La aparición de Nicodemus, fariseo y quizás oriundo de Galilea, disipa las melancólicas reflexiones de Josef. Nicodemus sabe que van a prender y juzgar a Jesús. Está dispuesto a dilapidar su fortuna para evitarlo. No le considera un farsante ni un blasfemo, sino un maestro y no comprende el odio que ha suscitado su predicación: «¿Por qué le aborrecen si hasta las rosas de tu huerto nos presentan la piedad y la gallardía de su alma? ¿Por qué odian al Rábbi Jeschoua?». Josef responde con tristeza: «¡Le odian porque pudo perdonar! ¡Hacer el bien presentado el alma limpia es acercar demasiado la lámpara a las vilezas de los otros!». Jesús es prendido, flagelado, escarnecido y crucificado. Nicodemus y Josef acuden al Gólgota, impotentes y abatidos. Al pie de la Cruz, no están sus discípulos, que se han escondido acobardados, sino la Virgen María, su hermana María de Cleofás, María de Magdala y María Salomé, madre de los apóstoles Santiago el Mayor y San Juan Evangelista, por entonces un adolescente que no se ha querido separar de Jesús en su última hora. Miró adopta una nueva licencia, incluyendo a Lázaro entre los presentes. «¡Mi casa era su escudo y él la abandonó para recogerse en Gethsemaní!”, exclama el resucitado, retorciéndose las manos. Mientras, María de Magdala balbucea: «¡El Señor resistirá menos que los otros; se le hincha el costado!... Al principio hablaba más… Encomendó su madre al discípulo; después tuvo angustia y gimió: “Dios mío, ¿por qué me has desamparado?”». Entre los que se mantienen fieles en el Calvario, nadie destaca tanto como la Virgen: «La madre del Señor, postrada en la roca, miraba densamente hacia la cruz. Y semejaba que sus ojos se mirasen a sí mismos».

El genio de Miró resplandece al describir la agonía de Jesús: «Agonía del crucificado, que padece las angustias de todas las muertes. Dolor de peso de podredumbre de las meninges, del corazón, de la aorta, de los pulmones, que se entancan, se macizan de sangre parada. Las arterias, que llevan la dulzura de la vida, se vuelven dogales. La fiebre traumática le hunde sus uñas de sed y todo el cuerpo parece una lengua para sentirla». Miró no es un simple cronista, pues aprecia el profundo significado de la Cruz: «Jesús ha de pasar las soledades humanas de la muerte. En la tierra no puede ni el amor vencer la agonía del amado. El que muere está solo. De Dios a criatura era un tránsito de resignaciones, de sencillez, de piedad. De hombre a Dios, había de subir la jornada yerma, cegada, sin tierra y sin cielo. Jesús, solo».

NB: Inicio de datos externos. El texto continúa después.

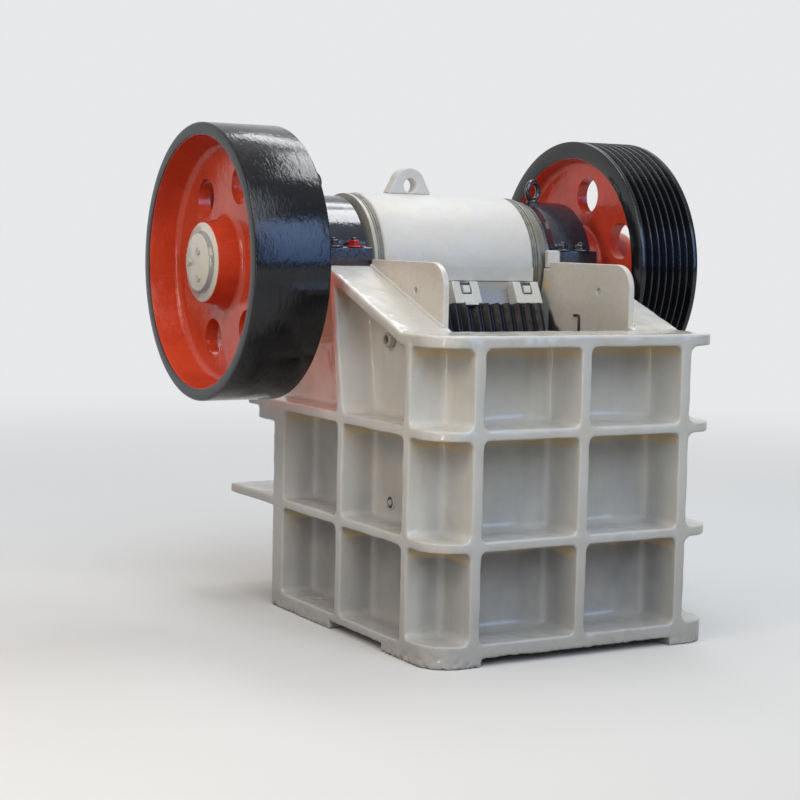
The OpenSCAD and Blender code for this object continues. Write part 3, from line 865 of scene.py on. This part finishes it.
FEED_FRONT = 0.264 - MID_Y
FEED_TOP = SHAFT_Z + 0.022
FEED_T = 0.020
FEED_FOOT = 0.945
FEED_PROUD = 0.0012
BEADS = 46
BEAD = [(-0.007, 0.0), (-0.005, 0.0068), (0.0, 0.0085), (0.005, 0.0068), (0.007, 0.0)]
for side, word in ((-1, "left"), (1, "right")):
    outline = rounded([(FEED_FRONT, FEED_FOOT), (SEAT_START, FEED_FOOT), (SEAT_START, FEED_TOP),
                       (FEED_FRONT, FEED_TOP)], [0, 0, 0.006, 0.080], 12)
    x0, x1 = sorted((side * (WALL_IN - FEED_PROUD), side * (WALL_IN + FEED_T)))
    hole = prism(circle(0.440 - MID_Y, 1.134, 0.011, 24), "x", x0 - 0.02, x1 + 0.02)
    solid(f"feed_plate_{word}", prism(outline, "x", x0, x1), CREAM_FEED, "frame", "cream_paint",
          f"feed_side_{word}", edge=0.0045, cutters=[hole])
    bead = Solids()
    for i in range(BEADS):
        y = FEED_FRONT + 0.004 + (SEAT_START - FEED_FRONT - 0.008) * i / (BEADS - 1)
        bead.add(*turned(BEAD, (side * (WALL_IN + FEED_T), y, flange_top(y) + 0.001), (0, 0.934, 0.357), 10))
    solid(f"feed_plate_weld_{word}", bead, CREAM_CLEAN, "frame", "cream_paint", edge=0)

block = box(WALL_IN, 0.402, SHAFT_Y - EAR_HALF, 0.770 - MID_Y, SHAFT_Z, SHAFT_Z + EAR_H)
solid("seat_block", block, CREAM_CLEAN, "frame", "cream_paint", "seat_block", edge=0.005)

hook_path = [(0.345, 0.541 - MID_Y, 0.985), (0.345, 0.543 - MID_Y, 1.048), (0.345, 0.573 - MID_Y, 1.046)]
solid("cheek_hook", tube(bent(hook_path, 0.009), 0.0045), FORGED, "frame", "cast_steel", edge=0)

SUNK = -0.004
LEFTWARDS = (-1, 0, 0)
plug_at = (-WALL_OUT, 0.503 - MID_Y, 0.4415)
plug_rim = turned(rounded(oblong(SUNK, 0.0030, 0.0190, 0.0245), 0.0014), plug_at, LEFTWARDS, 40, closed=True)
plug_knob = turned(rounded([(SUNK, 0.0), (0.0060, 0.0), (0.0060, 0.0095), (SUNK, 0.0115)], [0, 0, 0.002, 0]),
                   plug_at, LEFTWARDS)
solid("wall_plug", Solids(plug_rim, plug_knob), CREAM_GREY, "frame", "cream_paint", edge=0)
# Painted shade: a dark steel disc fills the plug's groove, standing for the shade in it.
solid("wall_plug_groove_shade", turned(oblong(SUNK, 0.0012, 0.0, 0.0200), plug_at, LEFTWARDS, 40), FORGED, "frame",
      "cast_steel", edge=0)
boss_at = (-WALL_OUT, 0.512 - MID_Y, 0.972)
boss = rounded([(SUNK, 0.0150), (0.0260, 0.0150), (0.0260, 0.0235), (SUNK, 0.0260)], [0, 0.002, 0.004, 0])
solid("wall_boss", turned(boss, boss_at, LEFTWARDS, 40, closed=True), CREAM_GREY, "frame", "cream_paint",
      edge=0)
solid("wall_boss_bore", turned(oblong(SUNK, 0.0120, 0.0, 0.0155), boss_at, LEFTWARDS), FORGED, "frame",
      "cast_steel", edge=0)

JAW_HALF = 0.300
JAW_T = 0.068
PLATE_L = 0.900
RIDGE = 0.020
RIDGES = 14


def ridged_plate(low, high):
    """A jaw plate in its own frame: x across, y out of its face, z along its ridges."""
    pitch = 2 * JAW_HALF / RIDGES
    land = pitch * 0.09
    points, radii = [(JAW_HALF, 0.0), (-JAW_HALF, 0.0)], [0, 0]
    for i in range(RIDGES):
        x = -JAW_HALF + i * pitch
        points += [(x, JAW_T - RIDGE), (x + pitch / 2 - land, JAW_T), (x + pitch / 2 + land, JAW_T)]
        radii += [0.004 if i else 0, 0.005, 0.005]
    points.append((JAW_HALF, JAW_T - RIDGE))
    radii.append(0)
    return prism(rounded(points, radii, 4), "z", low, high)


def in_jaw_frame(shape):
    verts = [PLATE_TOP + Vector((v[0], 0, 0)) + FACE_OUT * v[1] + FACE_UP * v[2] for v in shape[0]]
    return verts, shape[1]


solid("swing_jaw_plate", in_jaw_frame(ridged_plate(-PLATE_L, 0.0)), JAW, "swing_jaw", "jaw_steel",
      "swing_jaw_plate")
verts, faces = ridged_plate(0.150, FRAME_H - 0.012)
solid("fixed_jaw_plate", ([(v[0], v[1] + 0.250 - MID_Y, v[2]) for v in verts], faces), JAW, "frame",
      "jaw_steel", "fixed_jaw_plate")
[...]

Miró finaliza su estampa con una última licencia. La adúltera a la que salvó Jesús visita la casa de Josef y manifiesta su desconsuelo: «¡Yo prometí besar la sandalia del Señor cuando retoñaran mis rosales! ¡Mira las rosas en mi regazo, y ya no puedo dárselas!». Conmovido, Josef abre un cofre y extrae el cáliz de la última cena de Jesús: «Sintió que le temblaba la vida, que toda le acudía devotamente a sus dedos». La mujer se postra, solloza y sus rosas se esparcen por el suelo. Josef alza «el cáliz de ágata como una flor encendida». Miró no se limita a narrar poéticamente, sino que muestra la solidaridad de Dios con el sufrimiento del hombre. La agonía de Cristo no es un hecho aislado ni un acontecimiento cíclico. Es un «aquí y ahora». Cristo está vivo y se hace presente en la Eucaristía, llameante como una amapola. Y como dice Santa Teresa de Jesús en el Libro de la Vida: «Nunca se cansa de dar ni se pueden agotar sus misericordias: no nos cansemos nosotros de recibir». Figuras de la Pasión del Señor es uno de los grandes clásicos de nuestra Edad de Plata, pero muy pocos lectores se asoman a sus páginas, quizás porque el hombre ha «absolutizado ciertos métodos que no son aptos para las grandes realidades», de acuerdo con las palabras de Benedicto XVI en 2009. Las ciencias naturales tienden a negar la existencia de Dios, pero los poetas aún creen en las «grandes realidades». Gabriel Miró nos acerca a Dios mediante la belleza. Una apuesta demasiada arriesgada para una época que ya no sueña con «estar en uno con el amor divino» (San Ignacio de Loyola, Ejercicios espirituales).